Exercise instructions>
Your task is to quote, unchanged, only the lines from the one with "garment.objects.link(obj)" through the one with "shown = obj.evaluated_get(depsgraph)", both ends included.

********************

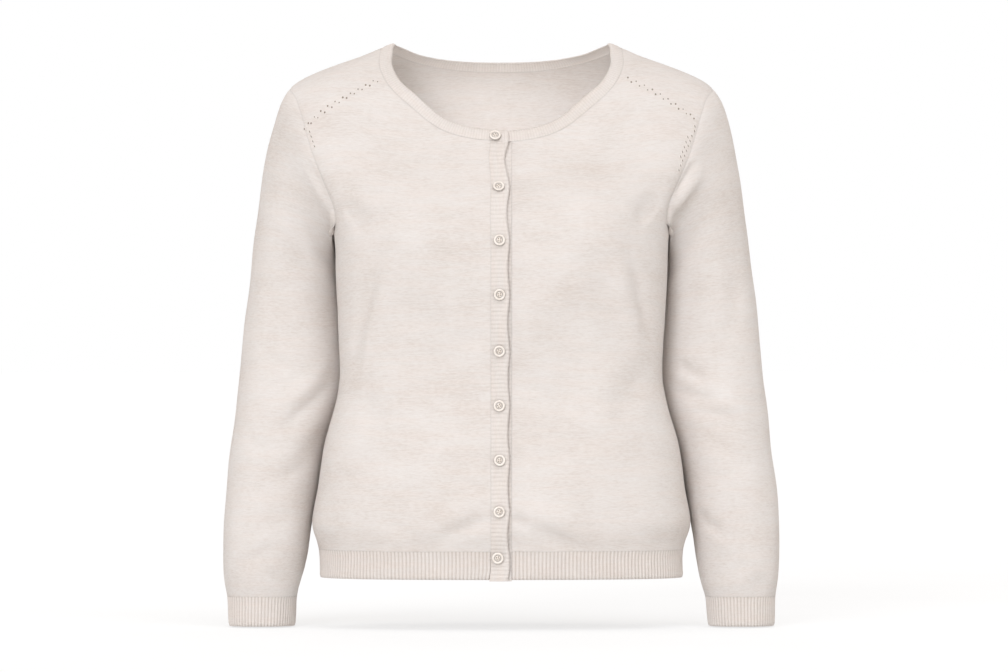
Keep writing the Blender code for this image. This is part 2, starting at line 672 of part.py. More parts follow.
for side, name, sign in ((1, "placket_left", -1), (-1, "placket_right", 1)):
    ca = np.linspace(PLACKET_X - PLACKET_W, PLACKET_X, 3)
    rows = np.concatenate([np.linspace(HEM_Z - 0.0015, RIB_Z, 3)[:-1], fg[0, :JK + 1, 1]])
    share = (rows - rows[0]) / (rows[-1] - rows[0])
    top = neck_z(ca)
    gz = rows[None, :] + (top[:, None] - rows[-1]) * share[None, :] ** 6
    ga = np.broadcast_to(ca[:, None], gz.shape)
    strip(ga, gz, front, sign * LAP, RIB, name, side)

# neck band: one strip from the under end, round the left front, the back, the right front, to the upper end
path_p, path_n = [], []


def go(half, a, z, mir, lift):
    a, z = np.atleast_1d(a), np.atleast_1d(z)
    n = half.normal(a, z)
    p = half.point(a, z) + n * np.atleast_1d(lift)[:, None]
    for q, w in zip(p, n):
        path_p.append(q * (mir, 1, 1))
        path_n.append(w * (mir, 1, 1))


neck_f = np.vstack([fg[:K, JK], fg[K, JK:]])        # centre front to shoulder
neck_b = bg[:BACK_GRID[0] + 1, BACK_GRID[5]]         # centre back to shoulder
end_a = np.array([PLACKET_X - PLACKET_W, 0.001])
go(front, end_a, neck_z(end_a), 1, np.full(2, -LAP))
go(front, neck_f[:, 0], neck_f[:, 1], 1, -lap(neck_f[:, 0]))
go(back, neck_b[-2::-1, 0], neck_b[-2::-1, 1], 1, np.zeros(len(neck_b) - 1))
go(back, neck_b[1:-1, 0], neck_b[1:-1, 1], -1, np.zeros(len(neck_b) - 2))
go(front, neck_f[::-1, 0], neck_f[::-1, 1], -1, lap(neck_f[::-1, 0]))
end_a = np.array([0.001, -0.0085])
go(front, end_a, neck_z(end_a), -1, np.full(2, LAP))
P, W = np.array(path_p), np.array(path_n)
T = np.gradient(P, axis=0)
T[0], T[-1] = P[1] - P[0], P[-1] - P[-2]
T[:, 2][np.abs(P[:, 0]) < 0.012] *= 0.3
across = np.cross(W, T)
across /= np.linalg.norm(across, axis=1, keepdims=True)
ids = np.arange(len(P) * 3).reshape(len(P), 3)
pts = np.stack([P + across * NECK_BAND * s + W * h for s, h in ((0, 0), (0.5, 0.0004), (1, 0.0002))], axis=1).reshape(-1, 3)
nrm = np.repeat(W, 3, axis=0)
pts = inset(pts, nrm, ids, GAP / 2)
v, f, _ = wall_mesh(ids, pts, pts - nrm * WALL, nrm)
finish_node("neckband", v, f, RIB, 0.9)

# buttons: a turned disc with a raised rim and a dished middle, standing on the upper band
PROFILE_BUTTON = (     # radius, height as shares of radius and thickness
    (0.00, 0.00), (0.80, 0.00), (0.97, 0.25), (1.00, 0.50), (0.96, 0.86), (0.86, 1.00), (0.74, 0.86), (0.64, 0.62), (0.00, 0.55),
)
for k, (bx, bz, tip) in enumerate(BUTTONS, 1):
    name = "button_%d" % k
    mesh = bpy.data.meshes.new(name)
    pr = [(r * BUTTON_D / 2, 0.0, h * BUTTON_T) for r, h in PROFILE_BUTTON]
    mesh.from_pydata(pr, [(i, i + 1) for i in range(len(pr) - 1)], [])
    obj = bpy.data.objects.new(name, mesh)
    garment.objects.link(obj)
    turn = obj.modifiers.new("turn", "SCREW")
    turn.axis = "Z"
    turn.steps = turn.render_steps = 12
    turn.use_merge_vertices = True
    turn.merge_threshold = 0.00001
    turn.use_normal_calculate = True
    turn.use_smooth_shade = True
    a, z = -bx * MM, bz * MM
    n = Vector(front.normal(a, z) * (-1, 1, 1))
    p = Vector(front.point(a, z) * (-1, 1, 1))
    lift = LAP + GAP + (0.0016 if k == 1 else 0.0005)
    n = Matrix.Rotation(math.radians(tip), 3, "X").inverted() @ n
    obj.matrix_world = Matrix.Translation(p + n * lift) @ n.to_track_quat("Z", "Y").to_matrix().to_4x4()
    mat = bpy.data.materials.new(name + "_finish")
    mat.use_nodes = True
    shader = mat.node_tree.nodes["Principled BSDF"]
    shader.inputs["Base Color"].default_value = PEARL
    shader.inputs["Roughness"].default_value = 0.3
    shader.inputs["Metallic"].default_value = 0.0
    mesh.materials.append(mat)
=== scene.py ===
import math

import bpy
import numpy as np
from mathutils import Matrix, Vector, kdtree


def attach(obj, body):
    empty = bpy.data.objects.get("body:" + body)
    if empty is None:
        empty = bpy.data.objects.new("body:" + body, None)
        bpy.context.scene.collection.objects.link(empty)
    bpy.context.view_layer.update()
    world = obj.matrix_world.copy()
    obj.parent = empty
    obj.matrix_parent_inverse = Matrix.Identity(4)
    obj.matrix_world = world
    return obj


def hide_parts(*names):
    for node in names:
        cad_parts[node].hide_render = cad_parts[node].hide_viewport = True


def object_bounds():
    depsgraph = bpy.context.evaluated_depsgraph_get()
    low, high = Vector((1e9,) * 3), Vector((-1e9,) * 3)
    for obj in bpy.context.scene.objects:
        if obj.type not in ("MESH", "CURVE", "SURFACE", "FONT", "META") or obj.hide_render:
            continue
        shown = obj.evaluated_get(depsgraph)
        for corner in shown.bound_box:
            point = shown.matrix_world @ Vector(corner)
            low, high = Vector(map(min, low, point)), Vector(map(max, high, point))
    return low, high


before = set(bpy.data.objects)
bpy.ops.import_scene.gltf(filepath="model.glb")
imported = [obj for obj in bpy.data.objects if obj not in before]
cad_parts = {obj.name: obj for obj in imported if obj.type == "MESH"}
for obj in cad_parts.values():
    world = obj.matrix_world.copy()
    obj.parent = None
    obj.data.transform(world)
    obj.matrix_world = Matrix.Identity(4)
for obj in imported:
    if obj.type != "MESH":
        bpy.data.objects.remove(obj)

cad_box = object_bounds()

# ---------------------------------------------------------------- driving sizes (metres)
MM = 0.001
WALL = 2.0 * MM            # cloth wall
GAP = 0.3 * MM             # space between pieces at a seam
HEM_Z = -0.6125            # bottom edge of the hem band
RIB_Z = -0.5805            # seam between panels and hem band
CUFF_DROP = 0.0340         # length of a cuff
NECK_BAND = 0.0145         # height of the neck band
PLACKET_W = 0.0213         # width of a front band
PLACKET_X = 0.0118         # seam of each front band, from the centre line
LAP = 1.2 * MM             # the upper band lies this far out, the lower one this far in
RAMP = 0.018               # a front panel comes up or down to its band over this width
BUTTON_D = 0.0140
BUTTON_T = 0.0026
BUTTONS = (                # centre of each button, millimetres: x, z, how far it tips up (degrees)
    (-7.0, -110.2, 12),
    (-3.0, -168.0, 4),
    (-2.2, -228.5, 3),
    (-2.0, -289.5, 1),
    (-2.3, -353.3, 0),
    (-2.3, -415.6, 0),
    (-1.8, -477.2, 0),
    (-2.4, -535.3, 2),
    (-4.0, -587.5, 0),
)

# Torso, one horizontal section per row, millimetres:
#  z height | w half width | y0 depth of the widest line | f depth at centre front | b depth at centre back
#  pf, pb squareness of the front and the back half
TORSO = (
    #    z      w      y0     f      b     pf    pb
    (    4, 108.0,    0,  20.0,  30.0, 2.20, 2.20),
    (   -4, 136.0,    0,  26.0,  46.0, 2.20, 2.20),
    (  -10, 149.5,    0,  31.0,  58.0, 2.20, 2.20),
    (  -17, 167.0,    0,  36.0,  70.0, 2.25, 2.20),
    (  -24, 188.0,    0,  41.0,  79.0, 2.30, 2.25),
    (  -31, 206.5,    0,  46.0,  86.0, 2.35, 2.30),
    (  -38, 222.5,    0,  51.0,  91.0, 2.40, 2.35),
    (  -45, 235.0,    0,  55.0,  95.0, 2.50, 2.40),
    (  -51, 242.5,    0,  58.0,  98.0, 2.60, 2.45),
    (  -60, 249.0,    0,  63.0, 101.0, 2.70, 2.50),
    (  -75, 253.0,   -2,  67.5, 105.0, 2.85, 2.60),
    (  -92, 252.5,   -4,  75.0, 109.0, 2.95, 2.70),
    ( -110, 248.0,   -7,  83.0, 113.0, 3.00, 2.70),
    ( -130, 240.0,  -10,  93.0, 117.0, 3.00, 2.70),
    ( -150, 229.5,  -13, 104.0, 121.0, 2.95, 2.70),
    ( -170, 216.5,  -16, 116.0, 124.0, 2.90, 2.60),
    ( -190, 203.5,  -19, 127.0, 127.0, 2.80, 2.50),
    ( -205, 196.0,  -21, 134.0, 128.0, 2.70, 2.45),
    ( -217, 192.6,  -24, 139.5, 129.0, 2.65, 2.40),
    ( -232, 191.0,  -27, 143.0, 129.0, 2.60, 2.40),
    ( -255, 190.3,  -31, 145.0, 127.0, 2.55, 2.35),
    ( -285, 189.0,  -35, 145.0, 123.0, 2.50, 2.30),
    ( -320, 186.9,  -39, 142.5, 118.0, 2.45, 2.25),
    ( -350, 185.4,  -42, 139.5, 114.0, 2.45, 2.20),
    ( -385, 184.8,  -42, 137.0, 113.0, 2.45, 2.20),
    ( -410, 188.6,  -40, 138.0, 115.0, 2.45, 2.25),
    ( -433, 195.0,  -37, 140.0, 120.0, 2.50, 2.30),
    ( -456, 202.0,  -34, 142.5, 125.0, 2.50, 2.35),
    ( -480, 206.3,  -31, 145.0, 131.0, 2.50, 2.40),
    ( -502, 209.4,  -28, 147.5, 136.0, 2.50, 2.40),
    ( -525, 213.0,  -25, 149.5, 141.0, 2.50, 2.40),
    ( -546, 216.6,  -22, 150.0, 145.0, 2.50, 2.40),
    ( -558, 215.8,  -21, 148.5, 145.0, 2.50, 2.40),
    ( -569, 212.0,  -20, 144.5, 142.5, 2.50, 2.40),
    ( -580, 209.2,  -19, 140.5, 139.5, 2.50, 2.40),
    ( -596, 208.6,  -19, 139.5, 138.5, 2.50, 2.40),
    ( -625, 208.8,  -19, 139.5, 138.5, 2.50, 2.40),
)
BUST = dict(x=112.0, z=-214.0, out=13.0, sx=60.0, up=68.0, down=66.0)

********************

Output>
    garment.objects.link(obj)
    turn = obj.modifiers.new("turn", "SCREW")
    turn.axis = "Z"
    turn.steps = turn.render_steps = 12
    turn.use_merge_vertices = True
    turn.merge_threshold = 0.00001
    turn.use_normal_calculate = True
    turn.use_smooth_shade = True
    a, z = -bx * MM, bz * MM
    n = Vector(front.normal(a, z) * (-1, 1, 1))
    p = Vector(front.point(a, z) * (-1, 1, 1))
    lift = LAP + GAP + (0.0016 if k == 1 else 0.0005)
    n = Matrix.Rotation(math.radians(tip), 3, "X").inverted() @ n
    obj.matrix_world = Matrix.Translation(p + n * lift) @ n.to_track_quat("Z", "Y").to_matrix().to_4x4()
    mat = bpy.data.materials.new(name + "_finish")
    mat.use_nodes = True
    shader = mat.node_tree.nodes["Principled BSDF"]
    shader.inputs["Base Color"].default_value = PEARL
    shader.inputs["Roughness"].default_value = 0.3
    shader.inputs["Metallic"].default_value = 0.0
    mesh.materials.append(mat)
=== scene.py ===
import math

import bpy
import numpy as np
from mathutils import Matrix, Vector, kdtree


def attach(obj, body):
    empty = bpy.data.objects.get("body:" + body)
    if empty is None:
        empty = bpy.data.objects.new("body:" + body, None)
        bpy.context.scene.collection.objects.link(empty)
    bpy.context.view_layer.update()
    world = obj.matrix_world.copy()
    obj.parent = empty
    obj.matrix_parent_inverse = Matrix.Identity(4)
    obj.matrix_world = world
    return obj


def hide_parts(*names):
    for node in names:
        cad_parts[node].hide_render = cad_parts[node].hide_viewport = True


def object_bounds():
    depsgraph = bpy.context.evaluated_depsgraph_get()
    low, high = Vector((1e9,) * 3), Vector((-1e9,) * 3)
    for obj in bpy.context.scene.objects:
        if obj.type not in ("MESH", "CURVE", "SURFACE", "FONT", "META") or obj.hide_render:
            continue
        shown = obj.evaluated_get(depsgraph)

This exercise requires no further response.